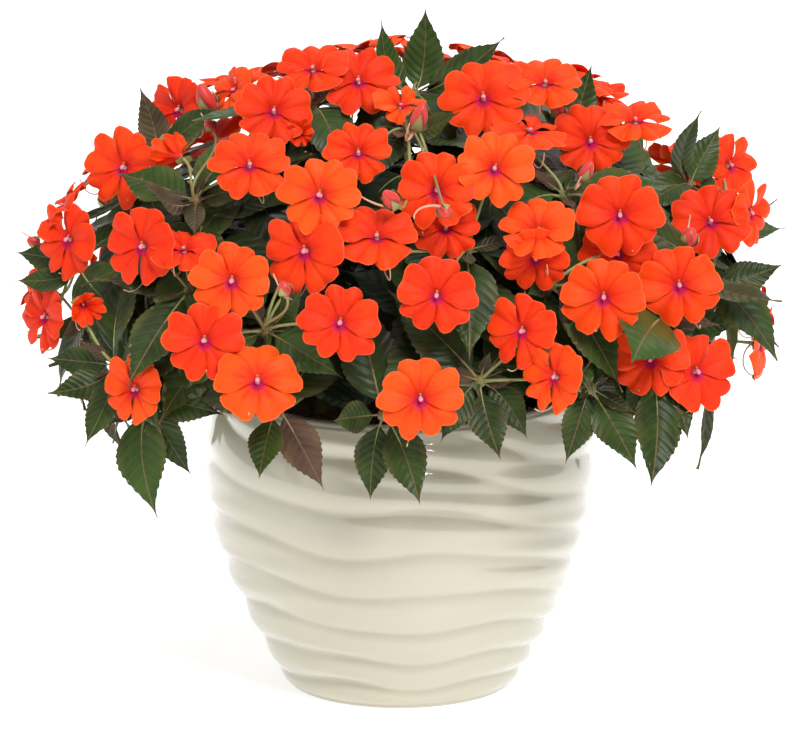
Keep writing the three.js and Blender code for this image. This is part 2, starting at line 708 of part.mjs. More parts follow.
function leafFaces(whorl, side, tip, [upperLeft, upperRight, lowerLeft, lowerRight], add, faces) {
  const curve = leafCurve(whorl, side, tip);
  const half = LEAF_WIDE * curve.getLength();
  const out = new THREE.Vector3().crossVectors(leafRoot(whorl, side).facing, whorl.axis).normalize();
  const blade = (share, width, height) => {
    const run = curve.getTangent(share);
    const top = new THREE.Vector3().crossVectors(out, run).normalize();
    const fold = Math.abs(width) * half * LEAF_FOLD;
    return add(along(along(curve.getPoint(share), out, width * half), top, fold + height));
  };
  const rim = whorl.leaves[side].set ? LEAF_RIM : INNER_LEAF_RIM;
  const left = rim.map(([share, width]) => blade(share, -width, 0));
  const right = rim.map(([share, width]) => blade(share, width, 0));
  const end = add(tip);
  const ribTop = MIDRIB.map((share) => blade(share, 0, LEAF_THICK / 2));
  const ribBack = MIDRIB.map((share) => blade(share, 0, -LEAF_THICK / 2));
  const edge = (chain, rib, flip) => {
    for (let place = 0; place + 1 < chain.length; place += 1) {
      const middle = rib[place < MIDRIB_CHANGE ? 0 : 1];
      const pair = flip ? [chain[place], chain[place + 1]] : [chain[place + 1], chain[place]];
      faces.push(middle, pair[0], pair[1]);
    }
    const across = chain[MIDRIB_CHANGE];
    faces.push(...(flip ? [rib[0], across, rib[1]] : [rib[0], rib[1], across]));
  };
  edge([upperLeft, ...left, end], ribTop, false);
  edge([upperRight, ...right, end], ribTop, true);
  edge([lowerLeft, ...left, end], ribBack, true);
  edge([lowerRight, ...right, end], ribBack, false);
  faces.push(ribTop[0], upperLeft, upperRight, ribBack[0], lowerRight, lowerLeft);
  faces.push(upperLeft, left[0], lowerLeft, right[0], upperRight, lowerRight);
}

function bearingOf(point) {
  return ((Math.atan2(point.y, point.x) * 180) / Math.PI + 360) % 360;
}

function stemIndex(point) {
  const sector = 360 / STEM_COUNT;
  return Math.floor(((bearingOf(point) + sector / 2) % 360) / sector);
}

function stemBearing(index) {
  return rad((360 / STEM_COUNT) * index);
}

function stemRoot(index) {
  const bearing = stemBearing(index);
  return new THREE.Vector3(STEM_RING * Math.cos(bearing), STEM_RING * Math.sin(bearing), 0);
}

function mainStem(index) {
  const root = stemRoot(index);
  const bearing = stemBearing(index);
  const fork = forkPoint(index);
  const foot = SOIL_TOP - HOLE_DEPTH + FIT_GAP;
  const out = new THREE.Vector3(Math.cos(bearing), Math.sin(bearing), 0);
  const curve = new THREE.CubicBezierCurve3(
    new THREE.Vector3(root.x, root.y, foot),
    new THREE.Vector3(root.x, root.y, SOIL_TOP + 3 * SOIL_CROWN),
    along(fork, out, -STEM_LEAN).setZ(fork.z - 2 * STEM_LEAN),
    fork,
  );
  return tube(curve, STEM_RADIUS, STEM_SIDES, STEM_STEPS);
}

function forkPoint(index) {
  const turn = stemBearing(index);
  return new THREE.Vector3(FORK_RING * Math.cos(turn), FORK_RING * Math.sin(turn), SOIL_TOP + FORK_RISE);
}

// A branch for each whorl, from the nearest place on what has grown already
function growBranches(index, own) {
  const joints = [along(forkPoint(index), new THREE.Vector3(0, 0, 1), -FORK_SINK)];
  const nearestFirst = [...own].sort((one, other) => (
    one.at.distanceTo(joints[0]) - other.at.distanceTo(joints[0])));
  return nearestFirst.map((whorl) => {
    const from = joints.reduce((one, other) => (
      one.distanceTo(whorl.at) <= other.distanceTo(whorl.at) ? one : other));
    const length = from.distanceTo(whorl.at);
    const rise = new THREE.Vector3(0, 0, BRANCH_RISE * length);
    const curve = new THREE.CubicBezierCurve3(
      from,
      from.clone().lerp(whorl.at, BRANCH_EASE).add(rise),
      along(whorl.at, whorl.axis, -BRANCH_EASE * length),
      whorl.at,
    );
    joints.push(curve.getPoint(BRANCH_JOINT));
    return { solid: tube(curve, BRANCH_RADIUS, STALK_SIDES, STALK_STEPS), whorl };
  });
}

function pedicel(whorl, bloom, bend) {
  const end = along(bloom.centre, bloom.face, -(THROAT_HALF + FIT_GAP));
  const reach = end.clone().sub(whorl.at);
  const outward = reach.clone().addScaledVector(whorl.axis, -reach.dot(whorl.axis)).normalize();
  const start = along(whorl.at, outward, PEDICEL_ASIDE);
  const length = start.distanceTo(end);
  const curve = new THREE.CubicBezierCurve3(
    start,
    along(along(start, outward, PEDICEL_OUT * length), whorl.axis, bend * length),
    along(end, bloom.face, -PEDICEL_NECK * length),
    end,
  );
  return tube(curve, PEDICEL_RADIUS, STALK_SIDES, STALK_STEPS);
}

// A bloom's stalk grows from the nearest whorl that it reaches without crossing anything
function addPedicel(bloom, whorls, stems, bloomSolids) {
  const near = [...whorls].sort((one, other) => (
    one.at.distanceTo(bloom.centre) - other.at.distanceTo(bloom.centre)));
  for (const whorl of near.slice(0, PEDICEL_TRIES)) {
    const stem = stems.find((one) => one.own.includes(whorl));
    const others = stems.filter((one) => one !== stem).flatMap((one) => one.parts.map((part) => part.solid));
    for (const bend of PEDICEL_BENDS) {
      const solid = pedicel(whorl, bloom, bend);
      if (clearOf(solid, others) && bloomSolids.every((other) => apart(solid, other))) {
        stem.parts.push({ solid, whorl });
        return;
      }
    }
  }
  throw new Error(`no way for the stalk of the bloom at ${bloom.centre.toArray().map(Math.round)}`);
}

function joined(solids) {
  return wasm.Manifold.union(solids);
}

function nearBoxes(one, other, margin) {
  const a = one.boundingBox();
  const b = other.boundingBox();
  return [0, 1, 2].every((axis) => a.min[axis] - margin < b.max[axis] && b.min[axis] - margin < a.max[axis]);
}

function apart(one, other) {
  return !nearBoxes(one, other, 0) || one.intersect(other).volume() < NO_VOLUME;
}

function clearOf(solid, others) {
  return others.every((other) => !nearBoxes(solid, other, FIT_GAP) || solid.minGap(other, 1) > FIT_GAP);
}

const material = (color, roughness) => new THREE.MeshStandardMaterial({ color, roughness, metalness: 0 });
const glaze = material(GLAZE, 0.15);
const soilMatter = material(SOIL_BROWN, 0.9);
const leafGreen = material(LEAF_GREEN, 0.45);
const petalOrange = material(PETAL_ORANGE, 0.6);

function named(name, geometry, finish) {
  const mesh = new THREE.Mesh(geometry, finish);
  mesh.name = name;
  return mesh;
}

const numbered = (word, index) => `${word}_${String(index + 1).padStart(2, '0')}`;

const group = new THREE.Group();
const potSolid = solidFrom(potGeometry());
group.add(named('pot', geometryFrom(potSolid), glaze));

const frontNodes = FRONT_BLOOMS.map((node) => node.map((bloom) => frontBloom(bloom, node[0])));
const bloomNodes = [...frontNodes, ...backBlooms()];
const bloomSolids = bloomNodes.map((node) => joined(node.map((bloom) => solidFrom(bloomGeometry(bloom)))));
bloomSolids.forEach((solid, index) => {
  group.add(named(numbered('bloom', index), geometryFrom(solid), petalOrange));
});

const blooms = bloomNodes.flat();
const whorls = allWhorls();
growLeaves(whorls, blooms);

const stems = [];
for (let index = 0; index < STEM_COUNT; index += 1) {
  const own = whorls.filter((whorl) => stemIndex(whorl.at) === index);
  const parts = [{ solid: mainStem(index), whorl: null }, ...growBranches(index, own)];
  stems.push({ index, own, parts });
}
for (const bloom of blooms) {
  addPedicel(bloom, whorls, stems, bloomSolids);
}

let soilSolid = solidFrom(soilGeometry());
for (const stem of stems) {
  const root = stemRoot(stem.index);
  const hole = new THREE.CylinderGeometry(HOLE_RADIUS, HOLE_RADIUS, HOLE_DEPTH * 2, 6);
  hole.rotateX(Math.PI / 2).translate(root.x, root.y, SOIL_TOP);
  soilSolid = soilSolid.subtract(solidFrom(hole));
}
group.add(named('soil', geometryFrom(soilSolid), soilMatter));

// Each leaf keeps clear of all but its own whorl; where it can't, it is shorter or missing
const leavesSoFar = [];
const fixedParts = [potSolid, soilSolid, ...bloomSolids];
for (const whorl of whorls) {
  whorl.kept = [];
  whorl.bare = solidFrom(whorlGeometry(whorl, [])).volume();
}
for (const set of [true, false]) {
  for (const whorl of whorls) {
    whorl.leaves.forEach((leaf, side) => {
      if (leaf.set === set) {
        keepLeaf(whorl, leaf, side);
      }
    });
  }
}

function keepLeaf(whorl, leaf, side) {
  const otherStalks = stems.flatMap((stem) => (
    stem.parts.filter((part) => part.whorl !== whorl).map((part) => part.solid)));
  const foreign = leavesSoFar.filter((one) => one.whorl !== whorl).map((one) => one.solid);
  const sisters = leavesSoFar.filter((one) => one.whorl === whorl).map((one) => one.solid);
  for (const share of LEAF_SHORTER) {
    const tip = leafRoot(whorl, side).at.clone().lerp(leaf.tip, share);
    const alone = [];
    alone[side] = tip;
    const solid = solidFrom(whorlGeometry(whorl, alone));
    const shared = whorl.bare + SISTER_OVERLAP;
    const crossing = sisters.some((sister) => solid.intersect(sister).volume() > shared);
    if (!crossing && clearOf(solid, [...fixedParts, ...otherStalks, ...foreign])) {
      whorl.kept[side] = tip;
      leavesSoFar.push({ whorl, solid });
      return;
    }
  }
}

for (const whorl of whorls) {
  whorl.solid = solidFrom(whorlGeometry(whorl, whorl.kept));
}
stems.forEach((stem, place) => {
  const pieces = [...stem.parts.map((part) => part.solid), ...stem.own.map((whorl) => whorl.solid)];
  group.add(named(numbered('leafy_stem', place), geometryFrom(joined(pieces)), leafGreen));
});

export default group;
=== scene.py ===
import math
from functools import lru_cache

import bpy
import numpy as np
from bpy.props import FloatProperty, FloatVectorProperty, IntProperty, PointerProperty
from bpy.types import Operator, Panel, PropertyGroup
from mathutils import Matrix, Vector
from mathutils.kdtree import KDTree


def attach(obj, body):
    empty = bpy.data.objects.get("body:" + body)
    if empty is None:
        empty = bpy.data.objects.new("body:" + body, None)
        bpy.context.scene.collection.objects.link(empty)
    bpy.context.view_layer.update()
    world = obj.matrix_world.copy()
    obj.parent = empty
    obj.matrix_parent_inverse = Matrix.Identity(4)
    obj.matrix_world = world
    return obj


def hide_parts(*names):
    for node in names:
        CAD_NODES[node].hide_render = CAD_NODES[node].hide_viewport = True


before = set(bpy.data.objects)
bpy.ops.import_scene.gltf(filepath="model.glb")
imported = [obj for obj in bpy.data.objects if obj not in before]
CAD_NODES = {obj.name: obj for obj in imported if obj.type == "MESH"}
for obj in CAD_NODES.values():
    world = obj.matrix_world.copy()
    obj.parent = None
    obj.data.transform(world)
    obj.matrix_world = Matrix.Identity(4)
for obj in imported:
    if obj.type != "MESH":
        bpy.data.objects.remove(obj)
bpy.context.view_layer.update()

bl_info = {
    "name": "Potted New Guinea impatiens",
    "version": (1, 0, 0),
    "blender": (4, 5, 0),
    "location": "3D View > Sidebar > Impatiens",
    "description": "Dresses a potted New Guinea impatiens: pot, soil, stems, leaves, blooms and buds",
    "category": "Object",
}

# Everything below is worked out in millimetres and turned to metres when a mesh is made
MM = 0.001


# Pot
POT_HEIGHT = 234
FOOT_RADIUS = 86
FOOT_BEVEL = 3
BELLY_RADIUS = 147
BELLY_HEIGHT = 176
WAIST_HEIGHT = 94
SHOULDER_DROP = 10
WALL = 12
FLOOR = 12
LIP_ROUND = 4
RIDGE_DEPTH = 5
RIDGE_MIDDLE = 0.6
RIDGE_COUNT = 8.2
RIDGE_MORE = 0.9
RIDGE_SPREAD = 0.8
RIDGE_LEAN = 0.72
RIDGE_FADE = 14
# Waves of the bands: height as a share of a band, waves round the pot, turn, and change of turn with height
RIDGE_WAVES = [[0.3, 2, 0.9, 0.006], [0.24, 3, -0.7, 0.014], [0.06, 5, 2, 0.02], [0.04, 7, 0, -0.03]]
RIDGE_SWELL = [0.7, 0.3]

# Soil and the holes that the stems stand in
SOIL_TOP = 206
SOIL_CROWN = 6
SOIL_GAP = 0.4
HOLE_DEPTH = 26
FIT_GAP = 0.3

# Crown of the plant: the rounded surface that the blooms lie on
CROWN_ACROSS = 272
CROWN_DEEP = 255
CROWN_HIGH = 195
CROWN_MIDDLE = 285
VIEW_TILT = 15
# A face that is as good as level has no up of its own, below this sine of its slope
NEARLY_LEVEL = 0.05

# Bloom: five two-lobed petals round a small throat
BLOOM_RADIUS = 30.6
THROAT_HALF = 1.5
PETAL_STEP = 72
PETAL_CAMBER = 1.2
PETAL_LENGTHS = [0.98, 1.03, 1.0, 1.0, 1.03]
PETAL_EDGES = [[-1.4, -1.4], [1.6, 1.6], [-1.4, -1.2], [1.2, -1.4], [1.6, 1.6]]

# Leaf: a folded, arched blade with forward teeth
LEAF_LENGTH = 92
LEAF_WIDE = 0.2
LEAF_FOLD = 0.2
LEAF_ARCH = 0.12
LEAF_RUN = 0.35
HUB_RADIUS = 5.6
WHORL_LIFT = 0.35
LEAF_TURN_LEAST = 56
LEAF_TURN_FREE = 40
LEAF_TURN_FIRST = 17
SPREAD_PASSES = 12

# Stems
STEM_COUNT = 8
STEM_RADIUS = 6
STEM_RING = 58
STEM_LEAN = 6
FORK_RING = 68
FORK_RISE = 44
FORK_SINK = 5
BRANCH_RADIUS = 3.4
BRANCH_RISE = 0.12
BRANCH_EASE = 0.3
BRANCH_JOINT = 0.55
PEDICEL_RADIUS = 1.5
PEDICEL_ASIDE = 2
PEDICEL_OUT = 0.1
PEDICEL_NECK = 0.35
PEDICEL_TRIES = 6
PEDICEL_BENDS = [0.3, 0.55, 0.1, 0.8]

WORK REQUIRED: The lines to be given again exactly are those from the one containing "const pieces = [...stem.parts.map((part)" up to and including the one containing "if empty is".

ANSWER TO THIS PROBLEM:
  const pieces = [...stem.parts.map((part) => part.solid), ...stem.own.map((whorl) => whorl.solid)];
  group.add(named(numbered('leafy_stem', place), geometryFrom(joined(pieces)), leafGreen));
});

export default group;
=== scene.py ===
import math
from functools import lru_cache

import bpy
import numpy as np
from bpy.props import FloatProperty, FloatVectorProperty, IntProperty, PointerProperty
from bpy.types import Operator, Panel, PropertyGroup
from mathutils import Matrix, Vector
from mathutils.kdtree import KDTree


def attach(obj, body):
    empty = bpy.data.objects.get("body:" + body)
    if empty is None:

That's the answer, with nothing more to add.